When I started sketching and painting, I learned how to see the unseen. I could see things in layers. I could see the emotions in scientific equations. I learned how to tell a long story with just one visual. I learned how to express something to someone with just one word, but with the right expression on my face.
Then, typography interested me. The more I got into type design, the more patience I developed. I started giving more importance to details. I became more disciplined. I was putting thoughts and actions in the right order. I balanced negative and positive spaces to make the compositions more ‘right’. And maybe I became stubborn. I sometimes dug in my heels even for a one-point change in font size. Maybe I was developing OCD. But the fun part was when I created letterforms, I saw them telling stories – of their own evolution, their ‘culture’ and perhaps even their ‘attitude’. I imagined the letterforms as characters on a stage. Some were shouting, some talked happily, a couple of them were making love as a ligature. My part was just to set the stage and let them loose.

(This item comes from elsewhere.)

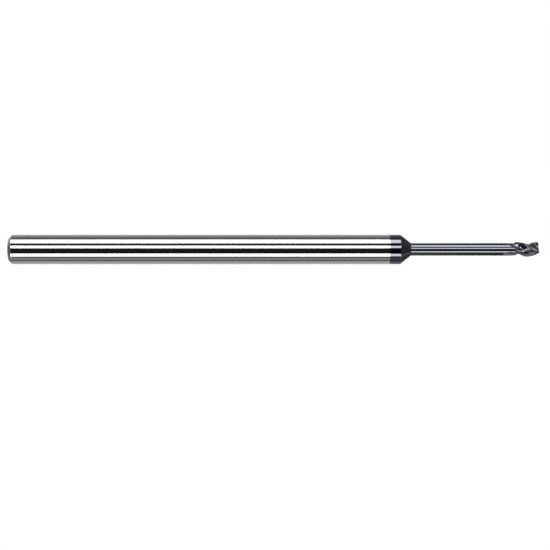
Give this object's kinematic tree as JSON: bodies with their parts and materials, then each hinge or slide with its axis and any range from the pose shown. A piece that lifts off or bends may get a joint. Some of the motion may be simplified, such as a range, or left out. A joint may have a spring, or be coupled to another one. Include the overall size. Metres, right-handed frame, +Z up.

Moving to theatre was a different experience. A group of people come and go on a stage. Along with their faces and bodies, the carefully designed light patterns and background score tell stories. I learned how to dramatize the storytelling. But this time it was a team. We worked with bare minimum to create the entire universe on the stage. Iconography worked at its best. I never knew that a pile of crumpled paper and a few pieces of metal wires can be arranged to create a garden and a set of wooden boards can be rearranged to create different backdrops for each scene in a play. It was a new experience to experiment with various props and media to create visual contexts convincingly. This helped me explore semiotics much more effectively in my visual storytelling assignments.
Sometimes, we swap characters in a play for the next performance. A new actor will play the character played by another. We then see how a new way of characterization adds a new dimension to the storytelling, even if the story remains the same. A lot of give and take and exchange of ideas happen in the entire process and the takeaways are good enough to be adopted in any creative process.
The next jump was into filmmaking – the perfect place to learn how to use all possible artforms and technology effectively. The process of conceiving an idea, giving it a form as a screenplay and making the story absorbing on the screen taught me to visualize the far final output even on the very first day before anything was put down on paper. Sometimes, with creative and technical inputs from everyone I collaborate with, the storytelling gets improved by absorbing multiple perspectives and by the time I finish the work, the output would come out much more polished.
Each of these experiences, I believe, helped me develop a whole new facet of my storytelling. Whatever I learned from one, I tried to apply to the other and I think it has helped me to produce more fleshed-out, better-formed and more engaging solutions as a designer.
It becomes your story
Whatever I have described above is my way of exploring storytelling approach within my limited creative spaces. Everyone has varied areas of interest. If you are into a creative field, keeping connected with all those interest areas and with similar-minded people will bring a great amount of experience to your work. You will come across enough opportunities to try out storytelling as a tool in your own ways to engage the audience of your creative output, the users of your products, and even the people you are working with. You will become more empathetic to people. Along with the end result, you will have a great experience with the process itself. You will slowly see how everything that you do converges to your creative self.
All the stories you tell become part of your own story.